Since FDF began this reporting in Q1 2018, net confidence in the industry has declined by 38 percentage points [6].

Q2 Key Impacts

What impacts has your business experienced in the last quarter? [8]

Brexit Preparedness

How prepared for a potential no-deal Brexit will your business be on 31 October, compared with March/April?

Reasons stated by members for their perceived lack of preparedness included:

  • Lack of warehousing space and other capacity constraints;
  • Seasonal demand in Q4 limiting ability to stockpile for a potential 'no-deal';
  • Inability to invest more time and money.

2019 Top 5 Opportunities & Risks

Members ranked the top factors which are considered to be opportunities and risks for business:

Opportunities

  • Increased domestic demand
  • Planned investment in new product launches
  • Planned investment in new machinery
  • Increased demand for healthy food products
  • Increased certainty over future EU relationship [7]

Risks

  • Risk of 'no-deal Brexit'
  • Exchange rate volatility
  • Cost of ingredients
  • UK import tariff uncertainty
  • Border/customs issues

2019 UK Outlook

  • Food and drink manufacturers' overall confidence has seen a steep decline since the start of 2018 [6], as product margins have dropped and input prices risen. In Q2, half of businesses reported declining product margins [9] and 85% expect input prices to rise during 2019.
  • On a positive note, over 40% are still viewing investment in both new product launches and machinery as opportunities for growth this year [9]. This is approximately a seven- percentage point increase on Q2 2018
  • All of the top five risks for 2019 identified by members were Brexit related. They included the risk of 'no-deal Brexit', exchange rate volatility, cost of ingredients, UK import tariff uncertainty, and border/customs issues.
  • The proportion expressing concerns over labour availability has increased more than fourfold [2] [10] in Q2 2019 compared with Q2 2018. Over one third expect their business to experience difficulties accessing permanent and temporary labour in 2019. Higher than in Q1, this shows that even in recent months, expectations around the ability to find essential workers has deteriorated.

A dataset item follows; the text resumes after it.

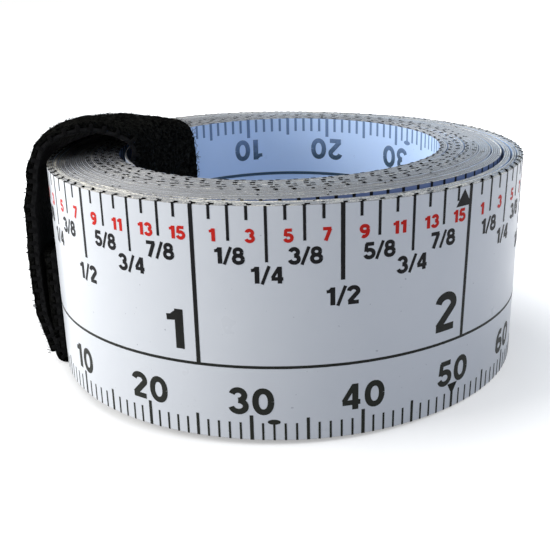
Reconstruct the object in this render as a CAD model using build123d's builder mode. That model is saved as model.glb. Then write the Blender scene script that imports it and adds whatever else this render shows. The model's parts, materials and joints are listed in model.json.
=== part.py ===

2019 Views on the Wider Economy

Does your business expect the following to increase/remain the same/decrease in 2019? [7] [9]

Notes
1 This is an estimate calculated using mid-points of turnover brackets and as such is likely to be a ower-bound estimate.
2 Figures are averages of year-on-year growth rates.
3 Source: Office for National Statistics Index of Production. Figures represent chained volume indices of gross value added, and are calculated from seasonally-adjusted indices (2016=100).
4 Source: Office for National Statistics Monthly Wages and Salaries Survey. Figures represent average weekly earnings growth (excluding bonuses, including arrears) for food products, beverages and tobacco manufacturing from January to April 2019, and are not seasonallyadjusted.
5 Source: Office for National Statistics Consumer Price Inflation. Figures represent year-on-year percentage changes (2015=100).
6 Net confidence figures are calculated on a quarterly basis, and are dependent upon sample size which varies from quarter to quarter. Our Q2 2019 survey received 42 responses, which represents 16% of FDF membership.
7 If a deal is secured with the EU which meets food and drink manufacturers' needs, and this deal is ratified by the UK Parliament.
8 Results here are expressed as a percentage of respondents, and do not represent the scale of increase for each category. Response rates can vary from question to question.
9 Results are expressed as a percentage of respondents to specific questions. Response rates vary from question to question.
10 Response rates vary from quarter to quarter.